Effects of CS supplementation and dietary EE levels on the relative abundance of genera are presented in Supplementary Table 6. Dietary CS supplementation decreased the relative abundance of Butyrivibrio (P < 0.05, Figure 4A), but had no effect on the relative abundance of Pseudobutyrivibrio (Figure 4B) in both liquid and solid fractions. The relative abundance of Ruminococcus (P < 0.05, Figure 4C) and Fibrobacter (P < 0.01, Figure 4D) was decreased in both liquid and solid fractions when CS was included in the diets. However, CS supplementation increased the relative abundances of Succinivibrio (P = 0.02, Figure 4E) and Megasphaera (P < 0.01, Figure 4F), and also increased the relative abundance of Clostridium (P < 0.01) in the liquid fraction.
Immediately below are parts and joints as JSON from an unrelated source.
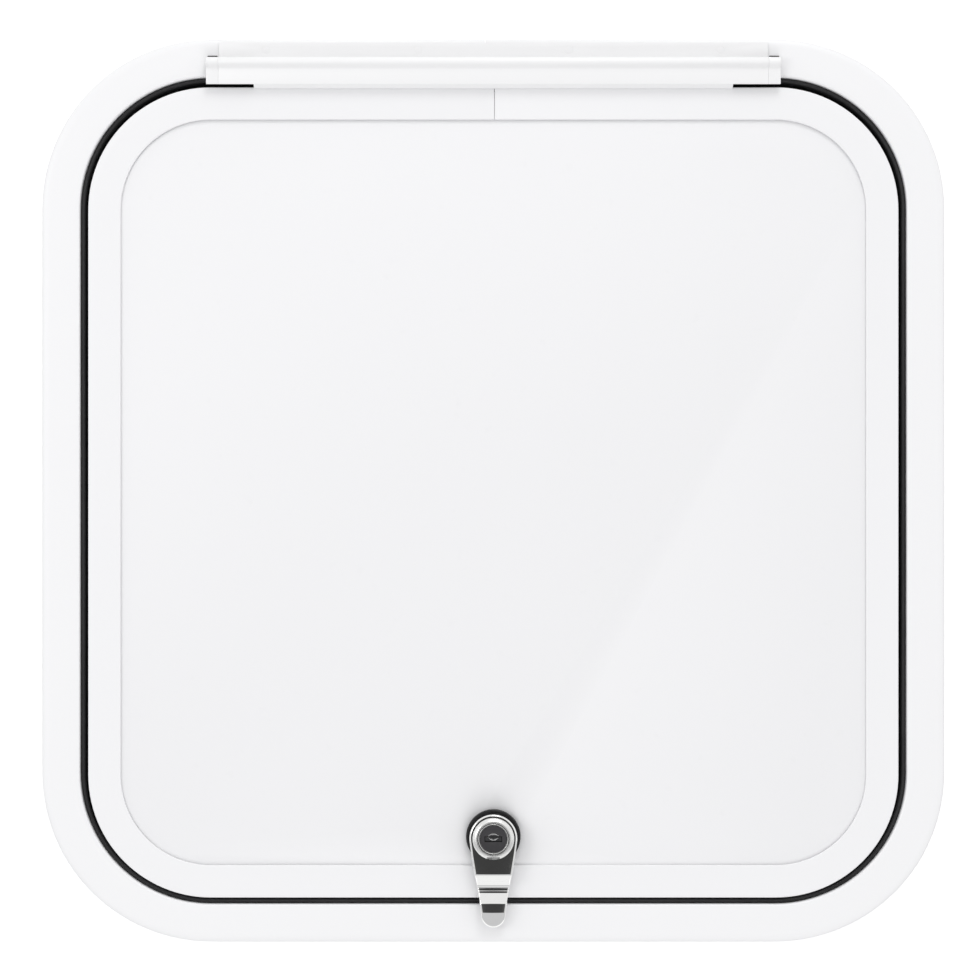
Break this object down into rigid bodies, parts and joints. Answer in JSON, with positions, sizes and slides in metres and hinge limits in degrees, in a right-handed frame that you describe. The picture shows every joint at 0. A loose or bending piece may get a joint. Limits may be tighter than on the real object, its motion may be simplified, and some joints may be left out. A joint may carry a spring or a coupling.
{
  "type": "deck hatch",
  "caption": "Square radius-corner deck hatch with a flanged frame, full-width top hinge, sandwich-panel door and a turning lever latch with key lock",
  "frame": {"origin": "centre of the square frame in plan, at the underside of the clamp ring", "axes": "+Z out of the deck, +Y toward the hinge, +X to the right when the hinge is at the top"},
  "size_m": [0.406, 0.406, 0.0381],
  "materials": {
    "frame_white": "white powder coat, fine orange peel, satin",
    "clamp_white": "white powder coat, fine orange peel, satin",
    "rim_white": "white powder coat, satin",
    "panel_white": "white painted sheet, very fine texture, low sheen",
    "panel_foam": "closed-cell core foam, matt",
    "hinge_white": "white powder coat over an extrusion, satin",
    "seal_rubber": "black extruded rubber, matt with a slight sheen",
    "small_rubber": "black moulded rubber",
    "foam_tape": "dark closed-cell foam tape, matt",
    "polished_stainless": "polished cast stainless steel",
    "satin_chrome": "satin bright metal with fine turning marks",
    "black_housing": "black moulded nylon",
    "black_plug": "black plated die casting, worn to a soft sheen",
    "shutter_steel": "bright stamped steel",
    "zinc_steel": "bright zinc-plated steel",
    "wafer_brass": "stamped brass",
    "mill_aluminium": "bare mill-finish aluminium"
  },
  "bodies": {
    "frame": {"outer_frame": "frame_white", "deck_gasket": "foam_tape", "frame_splice_plate": "mill_aluminium", "splice_rivet_1": "mill_aluminium", "splice_rivet_2": "mill_aluminium", "splice_rivet_3": "mill_aluminium", "splice_rivet_4": "mill_aluminium", "door_seal": "seal_rubber", "clamp_ring": "clamp_white", "clamp_ring_screw_1": "zinc_steel", "clamp_ring_screw_2": "zinc_steel", "clamp_ring_screw_3": "zinc_steel", "clamp_ring_screw_4": "zinc_steel", "clamp_ring_screw_5": "zinc_steel", "clamp_ring_screw_6": "zinc_steel", "clamp_ring_screw_7": "zinc_steel", "clamp_ring_screw_8": "zinc_steel", "hinge_frame_leaf": "hinge_white", "hinge_frame_rivet_1": "mill_aluminium", "hinge_frame_rivet_2": "mill_aluminium", "hinge_frame_rivet_3": "mill_aluminium", "hinge_frame_rivet_4": "mill_aluminium"},
    "door": {"door_rim": "rim_white", "rim_joint_key": "mill_aluminium", "door_outer_skin": "panel_white", "door_core": "panel_foam", "door_inner_skin": "panel_white", "hinge_door_leaf": "hinge_white", "hinge_end_cap_left": "hinge_white", "hinge_end_cap_right": "hinge_white", "hinge_door_rivet_1": "mill_aluminium", "hinge_door_rivet_2": "mill_aluminium", "hinge_door_rivet_3": "mill_aluminium", "hinge_door_rivet_4": "mill_aluminium", "latch_base_gasket": "small_rubber", "latch_housing": "black_housing", "housing_lock_washer": "zinc_steel", "housing_nut": "zinc_steel"},
    "lever": {"lever_handle": "polished_stainless", "lever_spindle": "zinc_steel", "spindle_o_ring": "small_rubber", "lock_cylinder": "satin_chrome", "latch_cam": "zinc_steel", "cam_washer": "zinc_steel", "cam_nut": "zinc_steel"},
    "plug": {"key_plug": "black_plug", "plug_retaining_clip": "zinc_steel", "plug_wafer_1": "wafer_brass", "plug_wafer_2": "wafer_brass", "plug_wafer_3": "wafer_brass", "plug_wafer_4": "wafer_brass"},
    "bolt": {"locking_bolt": "zinc_steel"},
    "shutter": {"keyway_shutter": "shutter_steel"}
  },
  "joints": [
    {"name": "door_hinge", "type": "hinge", "parent": "frame", "child": "door", "pos_m": [0, 0.1922, 0.0313], "axis": [-1, 0, 0], "range_deg": [0, 120]},
    {"name": "lever_turn", "type": "hinge", "parent": "door", "child": "lever", "pos_m": [0, -0.1554, 0.0279], "axis": [0, 0, 1], "range_deg": [0, 90]},
    {"name": "key_turn", "type": "hinge", "parent": "lever", "child": "plug", "pos_m": [0, -0.1554, 0.0279], "axis": [0, 0, 1], "range_deg": [0, 90]},
    {"name": "lock_bolt_slide", "type": "slide", "parent": "lever", "child": "bolt", "axis": [1, 0, 0], "range_m": [-0.0002, 0.0024]},
    {"name": "shutter_flap", "type": "hinge", "parent": "plug", "child": "shutter", "pos_m": [0, -0.15445, 0.0373], "axis": [-1, 0, 0], "range_deg": [0, 60], "stiffness_Nm_per_rad": 0.00002, "springref_deg": -28.65}
  ],
  "couplings": [
    {"joint": "lock_bolt_slide", "follows": "key_turn", "m_per_rad": 0.0012732}
  ]
}
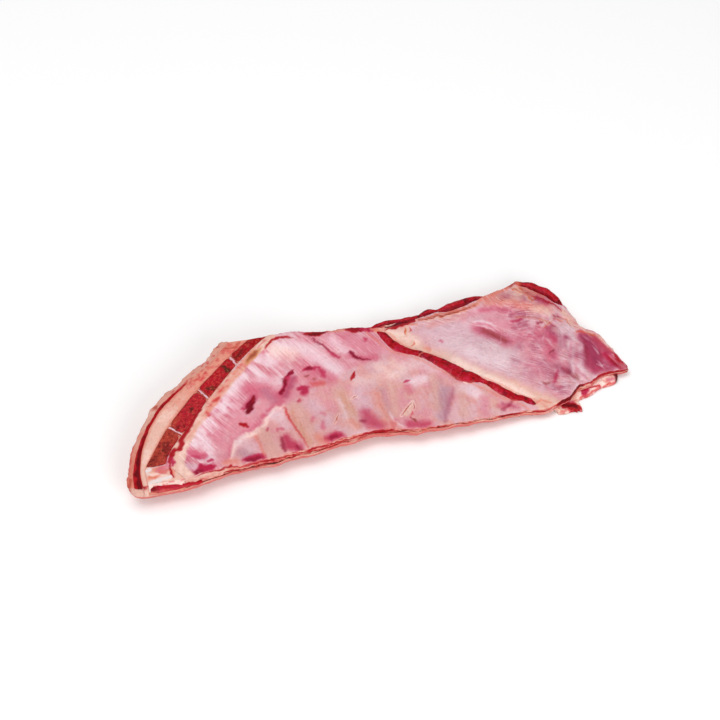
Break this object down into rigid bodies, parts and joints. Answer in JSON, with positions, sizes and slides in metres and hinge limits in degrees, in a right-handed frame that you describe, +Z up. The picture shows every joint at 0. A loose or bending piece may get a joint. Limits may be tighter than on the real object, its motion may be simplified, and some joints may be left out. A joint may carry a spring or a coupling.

The relative abundance of Prevotella (P = 0.02) was decreased by 8% dietary EE level in the liquid fraction.

Dietary CS supplementation increased the relative abundance of OTUs belonging to families Veillonellaceae (Anaerovibrio, Selenomonas ruminantium, and Megasphaera), Erysipelotrichaceae (Bulleidia), Succinivibrionaceae (Succinivibrio and Ruminobacter), and S24-7, but decreased the relative abundance of OTUs belonging to families Ruminococcaceae (Ruminococcus), Fibrobacteraceae (Fibrobacter succinogenes) and Lachnospiraceae (Butyrivibrio and Pseudobutyrivibrio) in both liquid and solid fractions (Figures 5, 6).

Dietary CS supplementation was showed to increase of propionate, valerate and C₄ and C₅-branched chain VFA but decreased the concentration of total VFA and acetate in our companion study (Brandao et al., under review). The concentrations of succinate, lactate, and formate were not affected by treatments (Table 1). Dietary EE levels and the interaction of CS and dietary EE levels had no effects on the concentrations of any of the short-chain organic acids.

Correlation analysis results between the concentrations of short-chain organic acids and the relative abundance of ruminal bacterial genera are presented on Supplementary Table 7.1. Based on the correlation analysis, the relative abundance of genera that were decreased by CS supplementation (i.e., Butyrivibrio, Ruminococcus, and Fibrobacter) had a linear positive correlation with the concentration of total VFA (P < 0.05) and acetate (P < 0.01) (Figures 7A–F). The relative abundance of genera that were increased by CS supplementation (i.e., Succinivibrio and Megasphaera) had a linear positive correlation with the concentration of propionate and succinate (P < 0.01, Figures 7G–J).

In our companion study, dietary CS supplementation was decreased the concentrations of C18:0 (P < 0.01) and the total saturated fatty acids (P < 0.01), but increased the concentrations of C18:2 n-6 (P < 0.01), C18:2 tran-10, cis-12 (P < 0.01), total unsaturated FA (P < 0.01), Monounsaturated FA and PUFA (P < 0.01). The concentration of C18:3 n-3 and erucic acid (C22:1n-9) were much higher in the 8% dietary EE level when CS was included in the diets (Brandao et al., under review).

The correlation analysis results between the concentration of long chain FA and the relative abundance of genera are presented in Supplementary Table 7.2. The relative abundance of genera that were decreased by CS supplementation (i.e., Butyrivibrio, Ruminococcus and Fibrobacter) had a linear positive correlation with C18:0 (P < 0.05) and a linear negative correlation with the concentrations of C18:2 n-6, C18:3 n-3 (P < 0.01, Figures 8A–I). The relative abundance of Megasphaera had no correlation with the concentration of trans-10, cis-12 C18:2. The concentration of erucic acid (22:1n-9) had a linear negative correlation with the genera Butyrivibrio (-46.5%, Figure 8J), Ruminococcus (-57.6%, Figure 8K) and Fibrobacter (-48.6%, Figure 8L).